41 % des citadins ne peuvent encore accéder à des soins médicaux et la proportion est bien supérieure dans les campagnes. La res-tructuration qu'a amenée l'économie de marché a brisé l'ancien système de santé centré autour de l'unité de travail, le danwei. Même si le profil de mortalité en Chine ressemble à celui d'un pays industrialisé, 85 % à 90 % des décès sont dûs à des maladies non transmissibles et à des accidents, selon l'OMS, la tuberculose reste par exemple un problème majeur de santé publique. Elle représente, avec les maladies respiratoires et hépatiques (cancers du foie provoqués par le virus de l'hépatite B, en majorité), 6,5 % de la mortalité totale.

Autre axe délaissé par les autorités sanitaires chinoises : la prévention. L'empire du Milieu compte un quart des fumeurs dans le monde et, chaque année, la route y tue près de 100 000 personnes ! Pour la Chine et de nombreux pays en voie de développement, ne fait que commencer une longue marche vers le progrès social, car comme l'édicte la déclaration universelle des droits de l'homme : « Toute personne [...] a droit à la sécurité en cas de chômage, de maladie, d'invalidité, de veuvage, de vieillesse. »

Sources : Palier B., La réforme des systèmes de santé, coll. « Que sais-je ? », éd. PUF - Lambert D.-C., Les systèmes de santé, analyse et évaluation comparée dans les grands pays industriels, coll. « Economie humaine », éd. Seuil - Boyer S., Delesvaux C, Le risque maladie dans les assurances sociales : bilan et perspectives dans les PVD, CREDES 2000 - Les Réformes de l'assurance maladie en Europe, délégation de l'Assemblée nationale pour l'Union européenne, rapport présenté en juin 2004 - Vers des systèmes de santé plus performants, rapport de l'OCDE, 2004 - Health care system in transition : Sweden, rapport de l'EOHCS, 2001 - Sandier S., Polton D., Systèmes de santé en transition : France, EOHCS, 2004 - Health care in eight countries : trends and challenge, EOHCS, 2002 ; Imai Yukata, Health care reform in Japan, Organisation de co-opération et de développement.
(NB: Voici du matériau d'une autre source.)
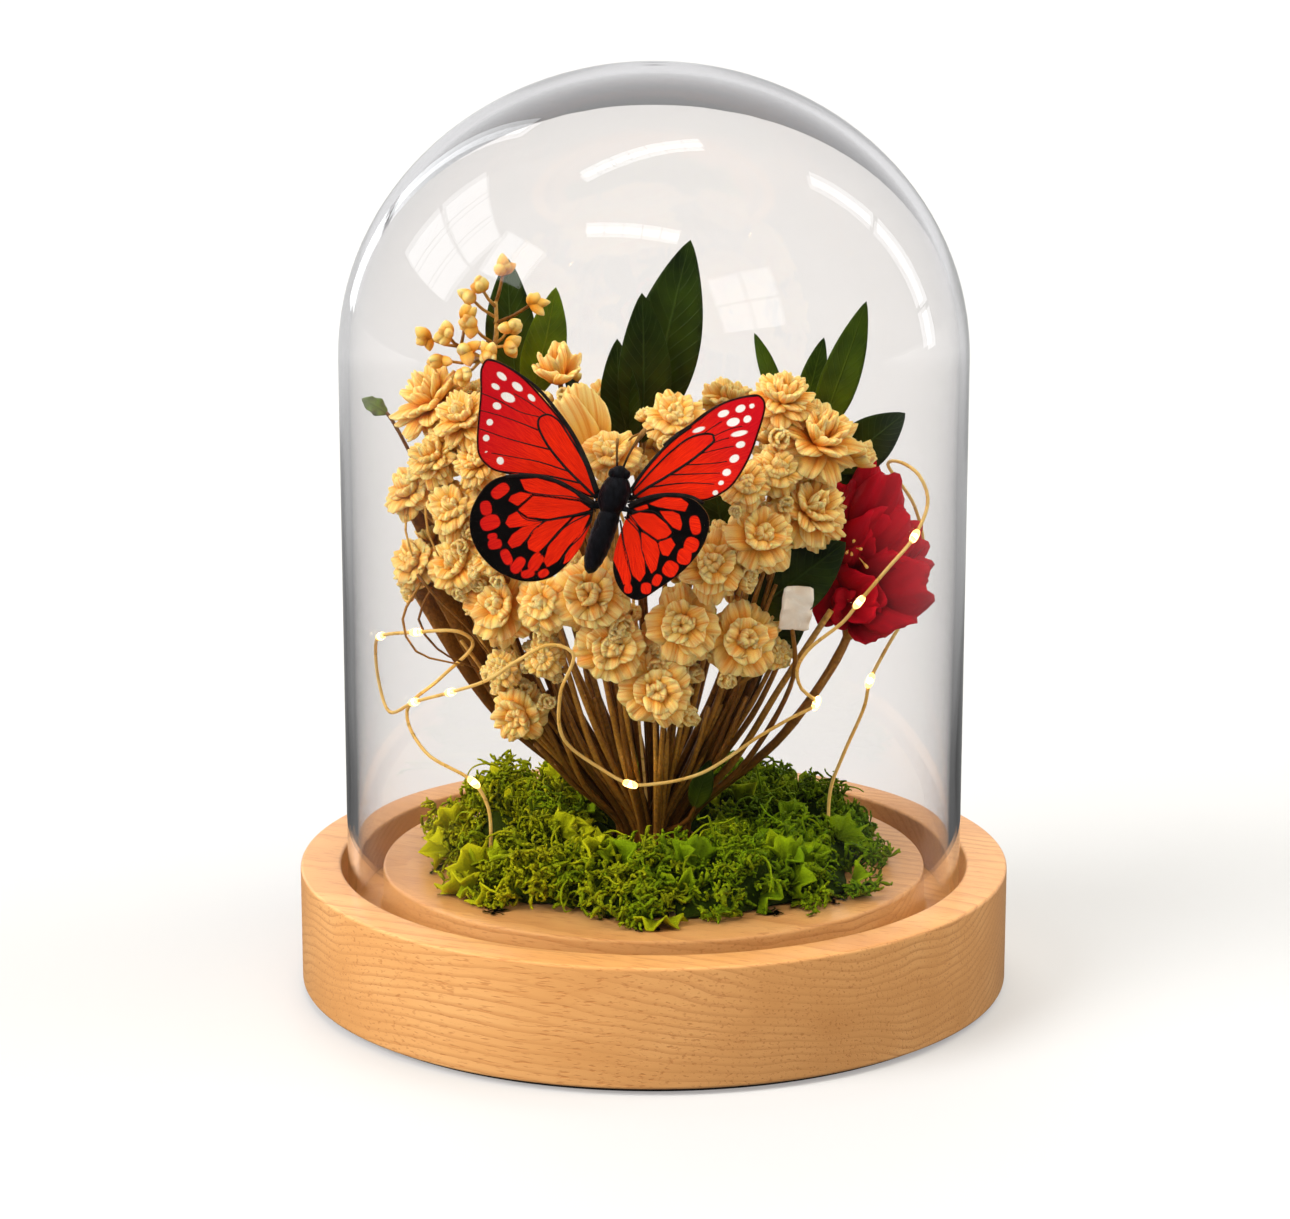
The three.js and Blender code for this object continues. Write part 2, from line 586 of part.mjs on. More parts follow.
// Wing outlines, seen from the front, in the butterfly's own X and Y
const WING_OUTLINES = {
  forewing_left: [
    [-2.6, 2.4], [-3.9, 6.1], [-6.9, 11.7], [-12.9, 19.2], [-16.6, 22.9], [-20.3, 25.2], [-22.6, 25.7],
    [-23.7, 24], [-23.8, 19.6], [-24.4, 10.6], [-24, 8], [-21.8, 5.7], [-18.8, 4.8], [-13.2, 3.7],
    [-6.8, 1.8], [-3.2, 0.6],
  ],
  hindwing_left: [
    [-3.4, -0.4], [-6.9, 1.8], [-10.3, 3.5], [-17, 4.8], [-21.8, 3.5], [-25, -1], [-25.6, -4.6],
    [-24.4, -8.8], [-20.7, -12.9], [-15.5, -14.8], [-11, -14], [-7.6, -11.1], [-5, -7.3],
  ],
  forewing_right: [
    [3.6, 1.6], [4.5, 3.9], [9.9, 10.2], [13.3, 13.2], [17, 16.2], [20.7, 18.1], [24.5, 19.1],
    [26.6, 19.2], [27.8, 17.7], [26.3, 11.3], [24.9, 7.6], [22.2, 3.1], [20.4, 1.5], [16.6, -0.1],
    [10.3, 0.6], [4.2, 0.4],
  ],
  hindwing_right: [
    [3.2, -1.2], [6.6, 0.5], [9.5, 0.9], [12.5, 0.8], [15.1, 0], [17.6, -3.2], [16.8, -7.7], [13.6, -12.2],
    [8.8, -15.9], [4.7, -18.2], [2.4, -17.2], [0.9, -15.2], [0.2, -12.6], [0.4, -9.6], [1.4, -6.2],
    [2.4, -3.6],
  ],
};
const WING_LEVEL = { forewing_left: -0.3, forewing_right: -0.3, hindwing_left: 0.9, hindwing_right: 0.9 };
const WING_RISE = 0.004;

// A wing plate that curls up a little towards its tip.
function wingPlate(outline, level) {
  const rim = new THREE.Shape(outline.map(([x, y]) => new THREE.Vector2(x, y)));
  const plate = new THREE.ExtrudeGeometry(rim, { depth: WING_THICKNESS, bevelEnabled: false });
  const corners = plate.getAttribute('position');
  for (let i = 0; i < corners.count; i += 1) {
    const rise = WING_RISE * corners.getX(i) ** 2;
    corners.setZ(i, corners.getZ(i) + level + rise);
  }
  return plate;
}
for (const [name, outline] of Object.entries(WING_OUTLINES)) {
  addPiece(name, wingPlate(outline, WING_LEVEL[name]), LOOK.wing(), butterfly);
}

function butterflyBody() {
  const bodyLine = point(0.36, 1, 0).normalize();
  const grown = [
    ovoid(point(-1.7, -6.2, 0.4), 1.9, 7.2, bodyLine, 8, 5),
    ovoid(point(0.5, 1.2, 0.6), 2.5, 3.4, bodyLine, 8, 4),
    ovoid(point(1.3, 4.7, 0.8), 1.5, 1.5, bodyLine, 6, 3),
  ];
  const feelers = [
    [[1, 5.2, 1], [0.9, 8, 1.6], [1, 11.3, 2.2]],
    [[1.7, 5.2, 1], [3.4, 9, 1.6], [6.1, 13, 2.4]],
  ];
  for (const feeler of feelers) grown.push(tube(feeler.map((place) => point(...place)), 0.3, 3, 2));
  for (const side of [-1, 1]) {
    for (const [along, splay] of [[1.6, 1.4], [-0.6, 2.6]]) {
      const hip = point(0.5 + 0.36 * along, along, -1.2);
      const knee = point(0.5 + side * (1.4 + splay), along + 0.4, -3.2);
      const toe = point(0.5 + side * (1 + splay), along - 1.2, -5);
      grown.push(tube([hip, knee, toe], 0.28, 3, 1));
    }
  }
  return grownTogether(grown);
}
addPiece('butterfly_body', butterflyBody(), LOOK.insectBody(), butterfly);

// The light string: one stiff wire from the moss, through the bouquet and back into the moss
const LIGHT_WIRE_ROUTE = [
  [34.3, -2, 25.5], [34.5, -2, 38], [36.7, -4, 45.6], [40.6, -6, 56], [41.4, -9, 62], [44.5, -4, 66.5],
  [50, 3, 74], [53, 6, 84], [51, 6, 93], [45, 0, 102.5], [47, -6, 104], [50, -10, 102.3], [51.6, -11, 98],
  [48.6, -17, 92], [43.5, -20, 86.5], [38.3, -20, 80], [35.5, -19, 76], [29, -19, 70.5], [27, -18, 66.5],
  [28, -15.5, 62], [30.9, -14, 58.8], [26, -14.5, 56], [20, -15, 52.5], [9, -16, 45.5], [0, -16.5, 43.5],
  [-4.5, -16.5, 43.5], [-10, -16.5, 46.5], [-17, -19, 53], [-17.5, -25, 63.5], [-15, -29.5, 72.5],
  [-19, -29, 74], [-25, -26.5, 70.5], [-31, -24, 66], [-38.5, -16, 61.5], [-46, -8, 57.5],
  [-51.5, -2, 54], [-54, 2, 59], [-54.3, 0, 66], [-52.5, -6, 70], [-45, -13, 72.5], [-37, -16.5, 73.5],
  [-34.5, -11, 69.5], [-41, -7, 62], [-48, -2, 54], [-44, -8, 47.5], [-34.5, -13.5, 43],
  [-31.7, -14.1, 38], [-31.5, -14, 25.5],
];
const LIGHT_BEAD_STOPS = [4, 13, 15, 20, 25, 33, 34, 38, 39, 45];
const lightString = [tube(LIGHT_WIRE_ROUTE.map((place) => point(...place)), WIRE_RADIUS, 3, 1)];
for (const stop of LIGHT_BEAD_STOPS) {
  const place = point(...LIGHT_WIRE_ROUTE[stop]);
  const along = point(...LIGHT_WIRE_ROUTE[stop + 1]).sub(point(...LIGHT_WIRE_ROUTE[stop - 1]));
  lightString.push(ovoid(place, 1.1, 2, along, 4, 3));
}
addPiece('light_string', grownTogether(lightString), LOOK.copper());

export default group;
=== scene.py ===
# %% [markdown]
# A butterfly and dried flowers under a glass dome, built as a lesson in cells.
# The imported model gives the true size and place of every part. This script dresses it: each soft or
# grown part gets a fine mesh of its own where its plain solid stands, and each surface gets a finish
# made of nodes. Lengths are written in millimetres, as a maker would, and turned to metres at the end.

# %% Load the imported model
import json
import math

import bpy
import numpy as np
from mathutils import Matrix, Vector

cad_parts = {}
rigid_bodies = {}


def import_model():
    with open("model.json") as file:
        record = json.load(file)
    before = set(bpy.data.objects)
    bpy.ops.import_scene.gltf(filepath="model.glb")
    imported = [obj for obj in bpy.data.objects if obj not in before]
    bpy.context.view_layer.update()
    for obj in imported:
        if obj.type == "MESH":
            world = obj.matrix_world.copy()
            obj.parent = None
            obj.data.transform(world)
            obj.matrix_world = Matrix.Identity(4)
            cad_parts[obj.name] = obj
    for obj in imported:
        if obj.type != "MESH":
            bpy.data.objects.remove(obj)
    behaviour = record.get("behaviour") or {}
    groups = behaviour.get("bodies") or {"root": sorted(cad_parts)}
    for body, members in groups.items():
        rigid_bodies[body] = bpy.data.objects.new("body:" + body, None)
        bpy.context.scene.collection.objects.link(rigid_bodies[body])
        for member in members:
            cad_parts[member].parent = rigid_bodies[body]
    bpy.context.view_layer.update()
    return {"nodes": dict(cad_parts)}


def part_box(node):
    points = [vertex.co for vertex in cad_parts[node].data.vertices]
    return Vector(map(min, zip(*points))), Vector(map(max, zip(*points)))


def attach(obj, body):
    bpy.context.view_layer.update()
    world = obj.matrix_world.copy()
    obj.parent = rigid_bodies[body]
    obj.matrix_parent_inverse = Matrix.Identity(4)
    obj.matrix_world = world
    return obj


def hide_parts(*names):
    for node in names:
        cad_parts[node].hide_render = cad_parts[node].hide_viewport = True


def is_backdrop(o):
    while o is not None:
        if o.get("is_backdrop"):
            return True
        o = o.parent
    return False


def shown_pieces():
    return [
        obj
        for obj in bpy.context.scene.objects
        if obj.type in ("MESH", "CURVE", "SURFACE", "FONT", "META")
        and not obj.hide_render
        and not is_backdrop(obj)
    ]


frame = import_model()
MM = 0.001
SEED = 7
print("packed nodes:", len(frame["nodes"]))


def node_box(name):
    """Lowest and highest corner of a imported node, in mm."""
    low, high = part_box(name)
    return np.array(low) / MM, np.array(high) / MM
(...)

Suède : le paradis... des vieux

Vous voulez un aperçu du paradis ? On y trouve de bons résultats sanitaires pour un prix raisonnable (seulement 8,7 % du PIB !) et 100 % de la population couverte. Le système de santé suédois cumule les lauriers puisqu'il finit premier du classement de l'OCDE en 2002. Le tout est géré par les comtés, l'équivalent de nos Régions. Ce sont donc les impôts locaux qui financent les dépenses de santé. Les pays nordiques se sont d'ailleurs fait une spécialité de la décentralisation, la Finlande détenant une sorte de record en ce domaine puisque les soins sont gérés par les 448 municipalités du pays !
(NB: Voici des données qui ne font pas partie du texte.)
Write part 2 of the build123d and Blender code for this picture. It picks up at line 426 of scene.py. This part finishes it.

Le patient suédois peut choisir librement son médecin, et il aura à débourser de 11 à 15 Euro(s) de sa poche pour la consultation. La dispensation des médicaments est un monopole d'Etat : seule la Corporation nationale des pharmacies suédoises (Apoteket AB) en a la charge. Conséquence directe : tous les employés des 885 pharmacies suédoises, y compris les pharmaciens, sont salariés et fonctionnaires ! A des années lumière de nos conceptions libérales... Le système de santé suédois, exemplaire sur de nombreux points, aura néanmoins à affronter plusieurs défis à moyen terme : la réduction des délais d'attente et la prise en charge de ses aînés. Avec une personne sur cinq de plus de 65 ans, la Suède est le plus vieux pays du monde.